↓↓↓
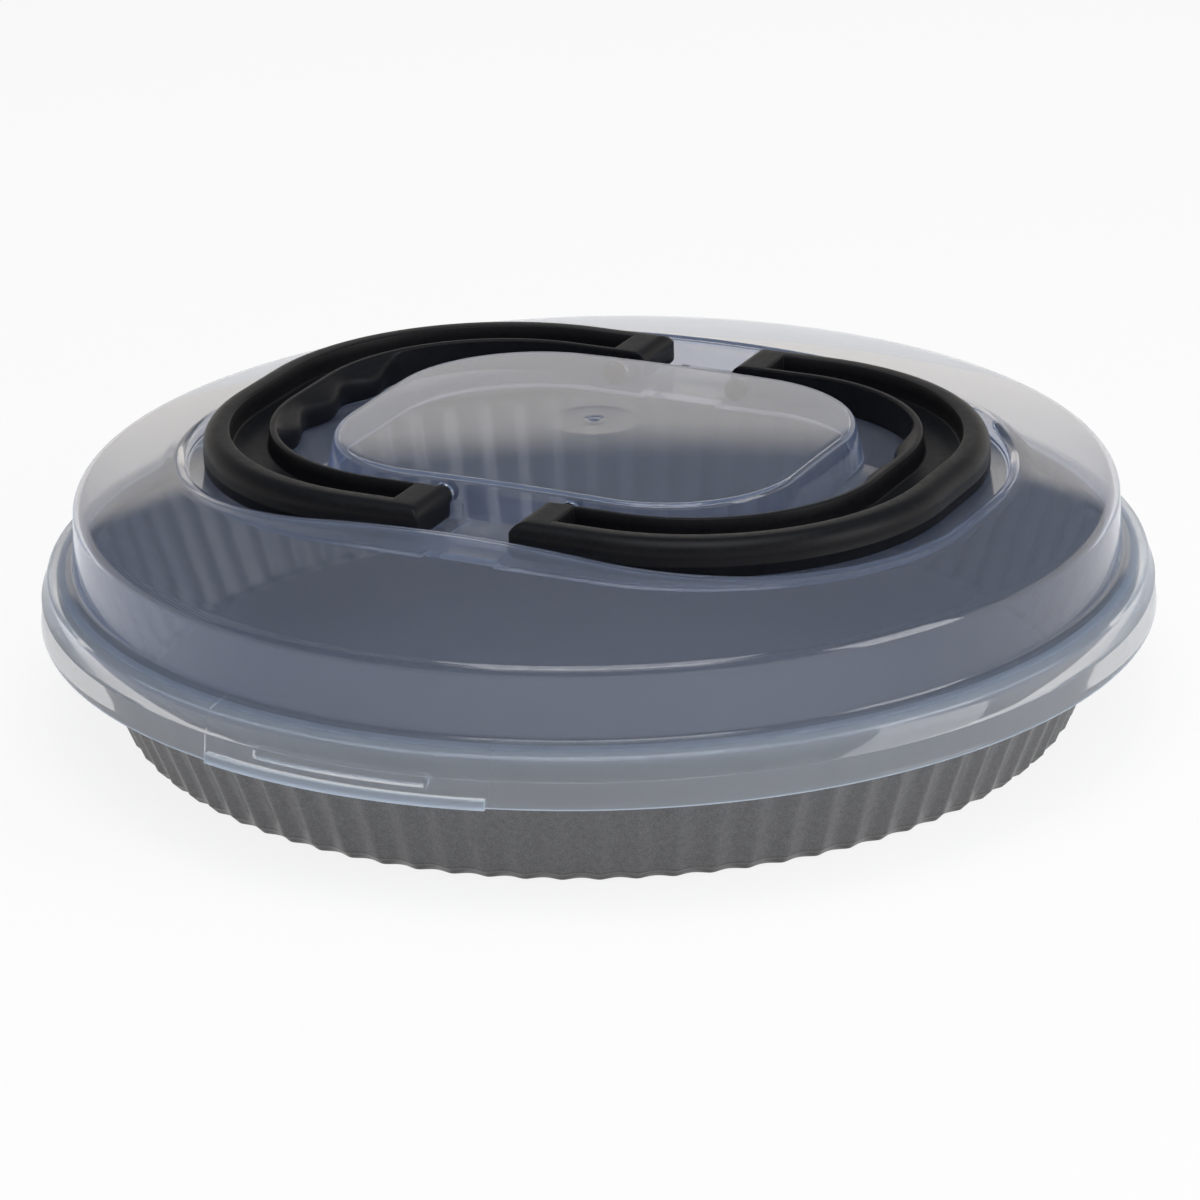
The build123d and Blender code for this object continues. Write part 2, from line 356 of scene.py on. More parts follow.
def studio_world():
    """Even soft light. The camera sees plain white; reflections and glass show a bright low
    backdrop, dimmer to the left, under a dim upper room."""
    world = bpy.data.worlds.new("studio")
    world.use_nodes = True
    tree = world.node_tree
    tree.nodes.clear()
    soft = node(tree, "ShaderNodeBackground", {"Color": (*WHITE, 1.0), "Strength": SOFT_LIGHT})
    shown = node(tree, "ShaderNodeBackground", {"Strength": 1.0})
    way = node(tree, "ShaderNodeTexCoord").outputs["Generated"]
    split = node(tree, "ShaderNodeSeparateXYZ")
    wire(tree, way, split.inputs[0])
    sideways = node(tree, "ShaderNodeVectorMath", {1: BACKDROP_RIGHT}, operation="DOT_PRODUCT")
    wire(tree, way, sideways.inputs[0])
    backdrop = blend(tree, fade(tree, sideways.outputs["Value"], *BACKDROP_FADE), *BACKDROP_SIDES)
    room = blend(tree, fade(tree, split.outputs["Z"], *BACKDROP_EDGE), backdrop, UPPER_ROOM)
    path = node(tree, "ShaderNodeLightPath")
    wire(tree, blend(tree, path.outputs["Is Camera Ray"], room, WHITE), shown.inputs["Color"])
    light = mix_shaders(tree, seen_directly(tree), soft.outputs["Background"], shown.outputs["Background"])
    out = node(tree, "ShaderNodeOutputWorld")
    wire(tree, light, out.inputs["Surface"])
    bpy.context.scene.world = world


def paint(thing, material):
    thing.data.materials.clear()
    thing.data.materials.append(material)


place_camera()
fine_grain_group()
studio_world()
bpy.context.scene.view_settings.view_transform = "Standard"

bpy.ops.object.select_all(action="DESELECT")
bpy.ops.mesh.primitive_plane_add(size=14.0, location=(0.0, 0.0, -0.0003))
floor = bpy.context.object
floor.name = "studio_floor"
paint(floor, studio_floor())

add_lamp("top_softbox", (0.1, -0.2, 1.5), (0, 0, 0.05), 0.9, 10.0)
add_lamp("right_softbox", (1.6, 0.1, 0.8), (0, 0, 0.05), 0.8, 10.0, size_y=1.0)
add_lamp("front_softbox", (0.9, -1.6, 1.1), (0, 0, 0.04), 0.8, 7.0, shines=False)


# Sizes in millimetres, as in the solids
MM = 0.001
SHEET = 1.6
FAR = 99.0
SMOOTH_ANGLE = math.radians(50.0)

# Skirt, ledge and dome
SKIRT_Z = 29.578
SHOULDER_Z = 37.178
SIDE_LINES = ((155.0, SKIRT_Z), (154.3, SHOULDER_Z), (152.6, 43.178), (145.5, 45.228), (144.5, 63.828))
LEDGE_EDGE_ROUND = 1.2
LEDGE_FOOT_ROUND = 1.6
LEDGE_STEPS = 6
DOME_EDGE_ROUND = 4.0
DOME_EDGE_STEPS = 10
DOME_RADIUS = 517.105
CROWN_Z = 84.428
DOME_RINGS = (139.0, 136.0, 131.0)
DOME_LAST_RING = 126.0

# How many of the side's points lie on the ledge, where the parting lines go on
LEDGE_POINTS = 15

# Skirt's bottom edge, as inset and rise
SKIRT_EDGE = ((0.40, 0.0), (0.12, 0.10), (0.0, 0.38))
SKIRT_INNER_RINGS = (31.5, 33.2)

# Thumb lip at the front and rear: its edge as inset and drop, its root as rise and size
LIP_HALF_ANGLE = 15.1
LIP_REACH = 1.6
LIP_TOP_Z = 32.378
LIP_EDGE = ((0.0, 0.55), (0.14, 0.16), (0.50, 0.0))
LIP_ROOT = ((0.02, 0.22), (0.30, 0.0), (0.9, 0.0))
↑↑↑
Work to be completed ▸ Go over the data above and copy every line that has the word "object" in it.

Result below ▸
The build123d and Blender code for this object continues. Write part 2, from line 356 of scene.py on. More parts follow.
bpy.ops.object.select_all(action="DESELECT")
floor = bpy.context.object